Wednesday, 15 March 2017

Dan Griswold on trade deficits

Strangely national income accounting is big news right now, at least insofar as it pertains to trade. Thanks to some very weird thinking on trade in the Trump administration trade deficits are all the rage. Not that they are well understood.

This lack of understanding has bought forth a new paper by Daniel Griswold on Plumbing America’s Balance of Trade (pdf) to help people get a handle on the issue of the trade deficit.

The abstract reads,
By focusing only on the trade deficit, critics miss the full economic benefits of a more open American economy. This paper provides original analysis of the total inflow and outflow of dollars through numerous “pipes” that make up the plumbing of US commerce with the rest of the world. It explains how underlying macroeconomic factors determine the size and direction of America’s trade balance, why bilateral deficits with trading partners do not indicate a failure of US trade policy, and why efforts to employ trade policy to fix the overall trade deficit or bilateral deficits would be futile and self-damaging.
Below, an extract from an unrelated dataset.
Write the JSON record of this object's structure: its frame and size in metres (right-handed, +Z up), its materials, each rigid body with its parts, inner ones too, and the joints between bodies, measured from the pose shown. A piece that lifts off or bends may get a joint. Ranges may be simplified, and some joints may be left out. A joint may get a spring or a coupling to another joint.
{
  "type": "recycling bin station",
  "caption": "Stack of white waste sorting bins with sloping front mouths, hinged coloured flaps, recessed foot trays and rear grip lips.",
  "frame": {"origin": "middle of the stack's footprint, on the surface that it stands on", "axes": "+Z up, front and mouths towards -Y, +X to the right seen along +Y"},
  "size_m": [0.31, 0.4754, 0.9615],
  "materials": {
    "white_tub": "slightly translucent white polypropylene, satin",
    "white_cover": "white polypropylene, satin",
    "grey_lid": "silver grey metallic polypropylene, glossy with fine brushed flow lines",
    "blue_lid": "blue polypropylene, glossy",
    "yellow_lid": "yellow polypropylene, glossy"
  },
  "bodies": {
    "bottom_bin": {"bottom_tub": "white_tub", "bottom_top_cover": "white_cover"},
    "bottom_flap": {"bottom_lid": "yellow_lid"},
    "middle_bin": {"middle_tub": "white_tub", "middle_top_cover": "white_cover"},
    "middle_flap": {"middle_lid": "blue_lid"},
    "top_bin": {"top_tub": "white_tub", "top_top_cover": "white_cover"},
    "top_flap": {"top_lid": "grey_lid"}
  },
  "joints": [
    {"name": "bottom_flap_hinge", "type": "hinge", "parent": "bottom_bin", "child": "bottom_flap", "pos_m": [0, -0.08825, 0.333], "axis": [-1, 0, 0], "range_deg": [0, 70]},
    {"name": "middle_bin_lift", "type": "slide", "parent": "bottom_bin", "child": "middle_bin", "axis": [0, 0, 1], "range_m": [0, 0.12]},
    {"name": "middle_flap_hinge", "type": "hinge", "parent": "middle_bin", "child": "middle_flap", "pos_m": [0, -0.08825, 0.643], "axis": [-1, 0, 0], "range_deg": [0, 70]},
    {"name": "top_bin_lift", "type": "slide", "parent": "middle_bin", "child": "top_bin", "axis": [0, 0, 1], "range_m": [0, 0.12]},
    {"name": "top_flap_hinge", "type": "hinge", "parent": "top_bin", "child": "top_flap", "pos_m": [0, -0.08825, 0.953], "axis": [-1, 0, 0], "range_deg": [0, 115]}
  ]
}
Among the key policy conclusions: America’s net positive inflow of capital year after year indicates the continuing attractiveness of the United States as a destination for foreign investment; imports benefit US consumers as well as producers; and direct foreign investment abroad by US companies is not primarily a platform for importing goods and services back to the United States but for expanding sales to foreign customers.